Chris goes on to give me a laundry list of all the stupid things he did when he was little that got him in trouble.  And it wasn’t a short laundry list.

One time when he was about eight he was over at a friend’s house and they climbed to the top of a tree and started yelling out random curse words across the neighborhood.  The friend’s mom made them get down and then she washed both their mouths out with soap.  I should mention that this particular friend’s family was all boys.  Matthew, Mark, Luke, and John.  This was the wrong house to use curse words in.

Another time when Chris was about ten he was with another friend and they rode their bikes down to a neighbor’s house and started toilet papering their yard.  In the middle of the afternoon.  Of course they were caught and the friend’s mom made them go back down to the neighbor’s house and apologize and clean up their mess.

One time when Chris was 15, he “borrowed” his dad’s truck in the middle of the night to go to a high school party (by the way, he stopped to say goodnight me on his way…).  He was pulled over by the cops and they reported the truck as stolen.  They called his dad who had to come pick him up in the middle of the night.  Chris didn’t stop by to see me for a few weeks after that…

After Chris relayed a few of these stories to me on the cell phone, he kind of paused.

“I’m not ready to handle a boy!”  he shrieked.  “Boys smell and they get into things and they like bugs and snakes.  I don’t know if we’re ready for that.”

“Well,” I said.  “I guess we’re just gonna have to GET ready cause I’m definitely not keeping him in my belly for the next 18 years.  Besides, I think it sounds like fun!”

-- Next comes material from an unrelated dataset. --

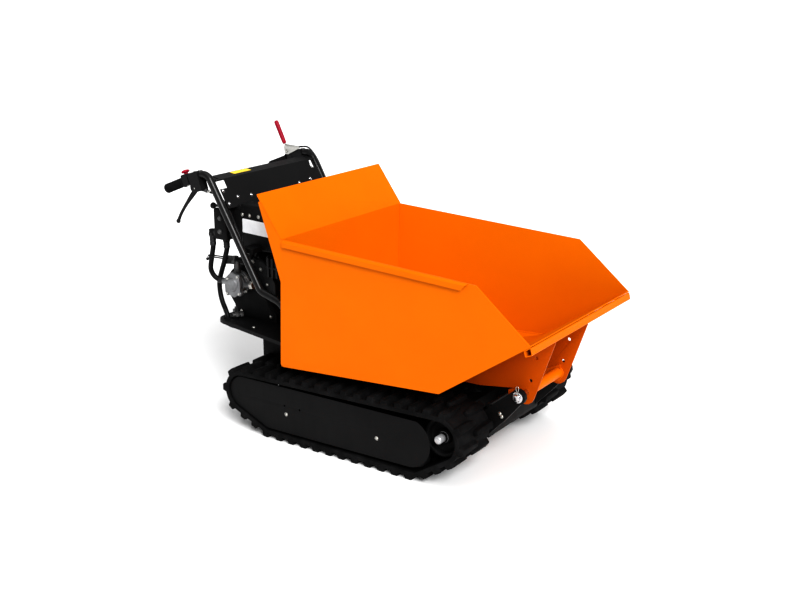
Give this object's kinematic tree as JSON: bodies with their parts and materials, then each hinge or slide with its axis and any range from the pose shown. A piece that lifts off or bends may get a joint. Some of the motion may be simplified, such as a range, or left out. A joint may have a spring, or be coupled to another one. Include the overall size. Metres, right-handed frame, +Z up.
{
  "type": "mini dumper",
  "caption": "Walk-behind mini dumper on rubber tracks, with an engine, handlebar controls and a steel skip that a hydraulic cylinder tips forward over a front pivot.",
  "frame": {"origin": "on the ground, under the middle of the overall box", "axes": "+X forward, the way the skip tips; +Y to the machine's left; +Z up"},
  "size_m": [1.4265, 0.696, 0.931],
  "materials": {
    "orange_paint": "gloss",
    "black_paint": "satin",
    "rubber": "matt",
    "black_plastic": "matt",
    "black_tank": "satin",
    "red_plastic": "gloss",
    "zinc_steel": "satin",
    "polished_steel": "polished",
    "cast_aluminium": "cast",
    "black_alloy": "satin",
    "dark_casting": "cast"
  },
  "bodies": {
    "chassis": {"chassis_frame": "black_paint", "deck_plate": "black_paint", "handlebar_right": "black_paint", "handlebar_left": "black_paint", "console_panel": "black_paint", "side_cover_right": "black_paint", "side_cover_left": "black_paint", "track_beam_right": "black_paint", "track_beam_left": "black_paint", "control_valve": "black_paint", "track_right": "rubber", "track_left": "rubber", "grip_right": "rubber", "grip_left": "rubber", "hose_pump": "rubber", "hose_lift": "rubber", "lever_perch_right": "black_plastic", "lever_perch_left": "black_plastic", "clutch_clamp": "black_plastic", "stop_housing": "black_plastic", "steering_cable_right": "black_plastic", "steering_cable_left": "black_plastic", "clutch_cable": "black_plastic", "air_cleaner": "black_plastic", "recoil_cover": "black_plastic", "oil_tank": "black_tank", "fuel_tank": "black_tank", "pivot_pin_right": "polished_steel", "pivot_pin_left": "polished_steel", "pump_cover": "cast_aluminium", "pump_body": "cast_aluminium", "engine_block": "black_alloy", "gearbox": "black_alloy", "belt_case": "black_alloy", "muffler": "black_alloy"},
    "skip": {"skip_body": "orange_paint", "skip_lip_tube": "orange_paint", "skip_subframe": "orange_paint"},
    "barrel": {"cylinder_barrel": "black_paint"},
    "rod": {"cylinder_rod": "polished_steel"},
    "right_drive_wheel": {"drive_sprocket_right": "dark_casting"},
    "right_idler": {"idler_wheel_right": "dark_casting"},
    "right_roller_1": {"track_roller_right_1": "dark_casting"},
    "right_roller_2": {"track_roller_right_2": "dark_casting"},
    "right_roller_3": {"track_roller_right_3": "dark_casting"},
    "left_drive_wheel": {"drive_sprocket_left": "dark_casting"},
    "left_idler": {"idler_wheel_left": "dark_casting"},
    "left_roller_1": {"track_roller_left_1": "dark_casting"},
    "left_roller_2": {"track_roller_left_2": "dark_casting"},
    "left_roller_3": {"track_roller_left_3": "dark_casting"},
    "right_steering_lever": {"steering_lever_right": "black_plastic"},
    "left_steering_lever": {"steering_lever_left": "black_plastic"},
    "clutch_handle": {"clutch_lever": "zinc_steel", "clutch_sleeve": "red_plastic"},
    "stop_switch": {"stop_button": "red_plastic"},
    "valve_handle": {"valve_lever": "black_plastic"},
    "fuel_filler": {"fuel_cap": "black_plastic"},
    "oil_filler": {"oil_cap": "black_plastic"},
    "starter_pull": {"starter_grip": "black_plastic"}
  },
  "joints": [
    {"name": "skip_tip", "type": "hinge", "parent": "chassis", "child": "skip", "pos_m": [0.58268, 0, 0.262], "axis": [0, 1, 0], "range_deg": [0, 75]},
    {"name": "cylinder_swing", "type": "hinge", "parent": "chassis", "child": "barrel", "pos_m": [0.05067, 0, 0.108], "axis": [0, -1, 0], "range_deg": [0, 12.4]},
    {"name": "cylinder_extend", "type": "slide", "parent": "barrel", "child": "rod", "axis": [0.9472, 0, 0.3206], "range_m": [0, 0.1422]},
    {"name": "right_track_drive", "type": "hinge", "parent": "chassis", "child": "right_drive_wheel", "pos_m": [-0.33483, -0.258, 0.135], "axis": [0, 1, 0], "continuous": true},
    {"name": "right_idler_turn", "type": "hinge", "parent": "chassis", "child": "right_idler", "pos_m": [0.42067, -0.258, 0.15], "axis": [0, 1, 0], "continuous": true},
    {"name": "right_roller_turn_1", "type": "hinge", "parent": "chassis", "child": "right_roller_1", "pos_m": [-0.22732, -0.258, 0.056], "axis": [0, 1, 0], "continuous": true},
    {"name": "right_roller_turn_2", "type": "hinge", "parent": "chassis", "child": "right_roller_2", "pos_m": [0.05568, -0.258, 0.056], "axis": [0, 1, 0], "continuous": true},
    {"name": "right_roller_turn_3", "type": "hinge", "parent": "chassis", "child": "right_roller_3", "pos_m": [0.33468, -0.258, 0.056], "axis": [0, 1, 0], "continuous": true},
    {"name": "left_track_drive", "type": "hinge", "parent": "chassis", "child": "left_drive_wheel", "pos_m": [-0.33483, 0.258, 0.135], "axis": [0, 1, 0], "continuous": true},
    {"name": "left_idler_turn", "type": "hinge", "parent": "chassis", "child": "left_idler", "pos_m": [0.42067, 0.258, 0.15], "axis": [0, 1, 0], "continuous": true},
    {"name": "left_roller_turn_1", "type": "hinge", "parent": "chassis", "child": "left_roller_1", "pos_m": [-0.22732, 0.258, 0.056], "axis": [0, 1, 0], "continuous": true},
    {"name": "left_roller_turn_2", "type": "hinge", "parent": "chassis", "child": "left_roller_2", "pos_m": [0.05568, 0.258, 0.056], "axis": [0, 1, 0], "continuous": true},
    {"name": "left_roller_turn_3", "type": "hinge", "parent": "chassis", "child": "left_roller_3", "pos_m": [0.33468, 0.258, 0.056], "axis": [0, 1, 0], "continuous": true},
    {"name": "right_steering", "type": "hinge", "parent": "chassis", "child": "right_steering_lever", "pos_m": [-0.56832, -0.265, 0.776], "axis": [0, 1, 0], "range_deg": [0, 22], "stiffness_Nm_per_rad": 1.5, "springref_deg": -6.88},
    {"name": "left_steering", "type": "hinge", "parent": "chassis", "child": "left_steering_lever", "pos_m": [-0.56832, 0.265, 0.776], "axis": [0, 1, 0], "range_deg": [0, 22], "stiffness_Nm_per_rad": 1.5, "springref_deg": -6.88},
    {"name": "drive_clutch", "type": "hinge", "parent": "chassis", "child": "clutch_handle", "pos_m": [-0.61314, 0.265, 0.82141], "axis": [0, -1, 0], "range_deg": [0, 65]},
    {"name": "engine_stop", "type": "slide", "parent": "chassis", "child": "stop_switch", "axis": [0.3718, 0, -0.9283], "range_m": [0, 0.004], "stiffness_N_per_m": 700, "springref_m": -0.002},
    {"name": "tipping_control", "type": "hinge", "parent": "chassis", "child": "valve_handle", "pos_m": [-0.50133, -0.225, 0.7145], "axis": [0, 1, 0], "range_deg": [-15, 15], "stiffness_Nm_per_rad": 0.6},
    {"name": "fuel_cap_turn", "type": "hinge", "parent": "chassis", "child": "fuel_filler", "pos_m": [-0.50433, 0.06, 0.665], "axis": [0, 0, 1], "range_deg": [0, 90]},
    {"name": "oil_cap_turn", "type": "hinge", "parent": "chassis", "child": "oil_filler", "pos_m": [-0.38433, 0.12, 0.734], "axis": [0, 0, 1], "range_deg": [0, 90]},
    {"name": "starter_pull", "type": "slide", "parent": "chassis", "child": "starter_pull", "axis": [-1, 0, 0], "range_m": [0, 0.45], "stiffness_N_per_m": 40, "springref_m": -0.02}
  ],
  "couplings": [
    {"joint": "cylinder_swing", "follows": "skip_tip", "ratio": 0.1648},
    {"joint": "cylinder_extend", "follows": "skip_tip", "m_per_rad": 0.1082},
    {"joint": "right_idler_turn", "follows": "right_track_drive", "ratio": 0.92063},
    {"joint": "right_roller_turn_1", "follows": "right_track_drive", "ratio": 2.0714},
    {"joint": "right_roller_turn_2", "follows": "right_track_drive", "ratio": 2.0714},
    {"joint": "right_roller_turn_3", "follows": "right_track_drive", "ratio": 2.0714},
    {"joint": "left_idler_turn", "follows": "left_track_drive", "ratio": 0.92063},
    {"joint": "left_roller_turn_1", "follows": "left_track_drive", "ratio": 2.0714},
    {"joint": "left_roller_turn_2", "follows": "left_track_drive", "ratio": 2.0714},
    {"joint": "left_roller_turn_3", "follows": "left_track_drive", "ratio": 2.0714}
  ]
}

“You just don’t understand,” Chris sighed.  “You just don’t understand…”

18 Comments

  • Hilary

    When my husband was about seven, he put his little brother in an industrial-sized dryer and turned it on. The poor kid was trapped in there while the machine started and after a few stunned moments, my hubby opened the door and out popped his terrified brother. It’s probably true that on average, boys get into more mischief than girls, but as a mother of a girl, don’t think for a moment my life will be easier. I’ve got to deal with periods, self image issues, dating, arguments over clothing, and mean girls. Ugh!

  • Maria

    As the Mommy of a three year-old little boy, I can tell you that it’s not easy all the time. But it’s definitely fun and there’s never a dull moment in our house. Of course the worst is yet to come, but as long as the “I love you, Mommy’s” keep coming, I’ll still relish every moment.

  • Marla

    You’re in trouble. Men, who were boys like your husband, almost always have little boys who are just like them. I bet you’ll want to pull you’re hair out several times.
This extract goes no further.